Forge Project transforms our community space, OPEN ROOM, as a part of a year-long installation and residency, offering visitors a place for respite, exchange, and contemplation. Centering Indigenous place-based knowledges, creative practice, and critical engagement through reading lists, video works, workshops, performance and discussion-based activations open to the public throughout the residency period, the space will also host closed door convenings facilitated by and for Native people.

This season, Forge Project will house the following programs:

First Mondays: Readings of New Works In Progress

Organized and curated by Sarah Schulman, First Mondays prioritizes one of the great advantages of living in New York City: hearing new ideas as they are being created, long before they are published and on the shelves.
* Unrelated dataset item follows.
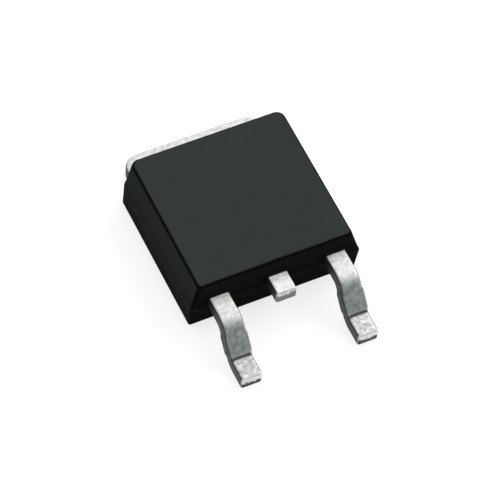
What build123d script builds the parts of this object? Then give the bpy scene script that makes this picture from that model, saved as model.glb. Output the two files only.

For five years, this free event has given audiences access to our most exciting established and emerging writers as they present new, unpublished work-in-progress. In a relaxed atmosphere, a vibrant community is being built as audience members, often writers and artists themselves, return every month to deepen their knowledge of contemporary literature as it is being born.

This year’s First Mondays features dynamic new work from playwrights, composers, novelists, poets, critics, biographers, scholars, memoirists, performance artists and beyond with well loved writers such as Mary Gaitskill, Marlon James, Dennis Cooper (author of THEM from PS122 1973), provocative adventures in new forms with David Velasco, Phoebe Legere, M Lamar, contemporary stand-outs like Parul Seghal, Melissa Febos, Alexander Chee, Danzy Senna, debut work from Bobuq Sayed, Matthew Rodriguez, and the chance to hear emerging voices that everyone should know like Julian Delgado Lopera, Grace Cho, Cheryl Tan, Sa’ed Atshan, and George Abraham plus much, much, more.